> [What the task asks] Extract, unchanged, each line of the listing below from its first line through the line that contains "CENTRE_X = -2.3", inclusive, and nothing else.

Modeling code records
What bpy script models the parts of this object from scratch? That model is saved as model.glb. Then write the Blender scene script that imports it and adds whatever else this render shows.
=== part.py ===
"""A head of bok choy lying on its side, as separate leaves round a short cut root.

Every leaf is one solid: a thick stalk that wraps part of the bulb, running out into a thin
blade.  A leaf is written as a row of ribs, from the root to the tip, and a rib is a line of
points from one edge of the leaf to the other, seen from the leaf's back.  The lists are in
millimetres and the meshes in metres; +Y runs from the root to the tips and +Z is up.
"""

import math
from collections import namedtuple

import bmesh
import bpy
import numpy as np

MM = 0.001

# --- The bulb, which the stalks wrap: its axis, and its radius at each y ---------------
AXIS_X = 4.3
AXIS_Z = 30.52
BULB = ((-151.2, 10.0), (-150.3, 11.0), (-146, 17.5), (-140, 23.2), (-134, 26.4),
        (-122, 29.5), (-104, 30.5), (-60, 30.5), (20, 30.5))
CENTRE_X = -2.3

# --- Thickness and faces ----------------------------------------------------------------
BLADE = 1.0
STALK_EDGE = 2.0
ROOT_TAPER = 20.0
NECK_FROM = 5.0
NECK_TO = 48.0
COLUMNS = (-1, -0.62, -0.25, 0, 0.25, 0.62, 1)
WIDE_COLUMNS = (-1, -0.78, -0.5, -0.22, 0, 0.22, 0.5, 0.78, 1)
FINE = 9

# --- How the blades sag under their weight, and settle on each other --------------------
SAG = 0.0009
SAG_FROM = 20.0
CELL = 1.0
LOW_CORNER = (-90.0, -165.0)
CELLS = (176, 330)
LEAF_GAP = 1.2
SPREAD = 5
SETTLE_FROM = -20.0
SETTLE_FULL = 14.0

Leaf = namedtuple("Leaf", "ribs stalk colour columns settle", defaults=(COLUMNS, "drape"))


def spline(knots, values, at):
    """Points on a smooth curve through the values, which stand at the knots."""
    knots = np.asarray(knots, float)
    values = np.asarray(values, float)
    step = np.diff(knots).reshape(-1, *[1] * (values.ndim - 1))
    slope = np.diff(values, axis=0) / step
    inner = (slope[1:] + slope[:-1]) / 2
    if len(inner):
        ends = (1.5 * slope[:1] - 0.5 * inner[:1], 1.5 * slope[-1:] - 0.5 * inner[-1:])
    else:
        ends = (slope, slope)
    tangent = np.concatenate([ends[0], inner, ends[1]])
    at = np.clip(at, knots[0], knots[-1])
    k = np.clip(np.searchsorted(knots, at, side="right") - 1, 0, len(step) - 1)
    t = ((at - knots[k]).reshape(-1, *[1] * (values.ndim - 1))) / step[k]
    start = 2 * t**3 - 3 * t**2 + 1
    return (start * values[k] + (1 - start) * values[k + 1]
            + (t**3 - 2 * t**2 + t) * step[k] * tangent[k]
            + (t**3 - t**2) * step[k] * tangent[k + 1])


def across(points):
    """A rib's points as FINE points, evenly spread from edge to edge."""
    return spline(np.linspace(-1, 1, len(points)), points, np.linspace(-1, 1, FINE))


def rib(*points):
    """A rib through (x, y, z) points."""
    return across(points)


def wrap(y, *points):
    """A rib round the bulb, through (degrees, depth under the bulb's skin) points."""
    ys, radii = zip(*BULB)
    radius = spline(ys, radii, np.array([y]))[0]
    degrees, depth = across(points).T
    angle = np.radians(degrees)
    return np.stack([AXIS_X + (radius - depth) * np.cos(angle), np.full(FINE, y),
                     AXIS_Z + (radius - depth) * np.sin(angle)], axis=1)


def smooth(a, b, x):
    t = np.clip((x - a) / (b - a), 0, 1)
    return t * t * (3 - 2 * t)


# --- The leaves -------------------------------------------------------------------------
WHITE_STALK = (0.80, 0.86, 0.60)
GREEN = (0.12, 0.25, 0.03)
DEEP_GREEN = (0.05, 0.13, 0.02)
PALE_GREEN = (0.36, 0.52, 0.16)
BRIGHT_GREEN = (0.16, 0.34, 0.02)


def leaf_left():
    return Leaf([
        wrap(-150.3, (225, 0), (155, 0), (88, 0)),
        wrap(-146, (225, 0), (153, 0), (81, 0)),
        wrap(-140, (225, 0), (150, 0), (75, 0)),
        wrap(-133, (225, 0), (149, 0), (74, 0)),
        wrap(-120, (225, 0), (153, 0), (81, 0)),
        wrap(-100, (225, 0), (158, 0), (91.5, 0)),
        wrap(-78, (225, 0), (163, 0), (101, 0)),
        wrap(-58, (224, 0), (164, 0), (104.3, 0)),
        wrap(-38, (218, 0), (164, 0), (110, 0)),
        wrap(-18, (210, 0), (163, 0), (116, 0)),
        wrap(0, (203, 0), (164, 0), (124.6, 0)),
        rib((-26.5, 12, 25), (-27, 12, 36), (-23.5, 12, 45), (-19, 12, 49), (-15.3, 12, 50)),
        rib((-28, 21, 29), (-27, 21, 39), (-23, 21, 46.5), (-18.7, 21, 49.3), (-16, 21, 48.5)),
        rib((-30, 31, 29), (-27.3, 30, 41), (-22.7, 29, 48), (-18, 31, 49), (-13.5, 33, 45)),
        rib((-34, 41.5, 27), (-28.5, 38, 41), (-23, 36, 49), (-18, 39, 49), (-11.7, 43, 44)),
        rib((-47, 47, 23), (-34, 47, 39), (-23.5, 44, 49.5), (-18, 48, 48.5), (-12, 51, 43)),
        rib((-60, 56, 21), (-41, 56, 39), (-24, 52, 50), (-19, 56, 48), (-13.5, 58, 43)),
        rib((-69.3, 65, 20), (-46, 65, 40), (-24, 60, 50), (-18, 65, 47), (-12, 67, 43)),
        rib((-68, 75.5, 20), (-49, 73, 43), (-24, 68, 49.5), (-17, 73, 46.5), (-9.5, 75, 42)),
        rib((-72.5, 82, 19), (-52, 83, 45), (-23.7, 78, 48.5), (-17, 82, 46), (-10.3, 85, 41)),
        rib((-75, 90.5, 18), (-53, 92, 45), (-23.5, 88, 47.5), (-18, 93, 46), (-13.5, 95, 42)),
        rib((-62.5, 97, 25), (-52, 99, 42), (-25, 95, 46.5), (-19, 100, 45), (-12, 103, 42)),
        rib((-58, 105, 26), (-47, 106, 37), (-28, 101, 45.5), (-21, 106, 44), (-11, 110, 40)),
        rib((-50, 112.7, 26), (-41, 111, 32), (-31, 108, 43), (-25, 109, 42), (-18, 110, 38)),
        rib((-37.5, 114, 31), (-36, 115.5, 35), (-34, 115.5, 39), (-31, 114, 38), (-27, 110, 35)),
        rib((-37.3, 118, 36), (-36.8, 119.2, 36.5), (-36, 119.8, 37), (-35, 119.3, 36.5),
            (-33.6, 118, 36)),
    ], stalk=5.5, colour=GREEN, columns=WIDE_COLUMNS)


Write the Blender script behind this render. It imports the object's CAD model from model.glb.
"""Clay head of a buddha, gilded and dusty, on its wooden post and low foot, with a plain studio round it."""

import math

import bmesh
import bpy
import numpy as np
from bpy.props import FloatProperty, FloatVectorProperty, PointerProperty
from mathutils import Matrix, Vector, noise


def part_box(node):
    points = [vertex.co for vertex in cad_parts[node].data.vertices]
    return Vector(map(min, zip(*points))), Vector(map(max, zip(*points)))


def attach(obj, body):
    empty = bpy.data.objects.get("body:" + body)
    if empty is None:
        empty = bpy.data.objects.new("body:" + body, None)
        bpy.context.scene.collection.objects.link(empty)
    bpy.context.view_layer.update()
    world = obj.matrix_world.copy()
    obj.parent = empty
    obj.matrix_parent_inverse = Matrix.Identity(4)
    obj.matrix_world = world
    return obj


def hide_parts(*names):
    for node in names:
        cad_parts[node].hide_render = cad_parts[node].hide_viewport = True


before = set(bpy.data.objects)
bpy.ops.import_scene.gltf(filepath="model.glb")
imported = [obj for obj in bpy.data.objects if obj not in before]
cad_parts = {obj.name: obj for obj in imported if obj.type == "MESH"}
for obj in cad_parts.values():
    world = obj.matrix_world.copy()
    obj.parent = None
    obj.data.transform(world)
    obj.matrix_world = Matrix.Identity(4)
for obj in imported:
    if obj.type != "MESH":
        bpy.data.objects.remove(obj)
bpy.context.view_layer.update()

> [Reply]
What bpy script models the parts of this object from scratch? That model is saved as model.glb. Then write the Blender scene script that imports it and adds whatever else this render shows.
=== part.py ===
"""A head of bok choy lying on its side, as separate leaves round a short cut root.

Every leaf is one solid: a thick stalk that wraps part of the bulb, running out into a thin
blade.  A leaf is written as a row of ribs, from the root to the tip, and a rib is a line of
points from one edge of the leaf to the other, seen from the leaf's back.  The lists are in
millimetres and the meshes in metres; +Y runs from the root to the tips and +Z is up.
"""

import math
from collections import namedtuple

import bmesh
import bpy
import numpy as np

MM = 0.001

# --- The bulb, which the stalks wrap: its axis, and its radius at each y ---------------
AXIS_X = 4.3
AXIS_Z = 30.52
BULB = ((-151.2, 10.0), (-150.3, 11.0), (-146, 17.5), (-140, 23.2), (-134, 26.4),
        (-122, 29.5), (-104, 30.5), (-60, 30.5), (20, 30.5))
CENTRE_X = -2.3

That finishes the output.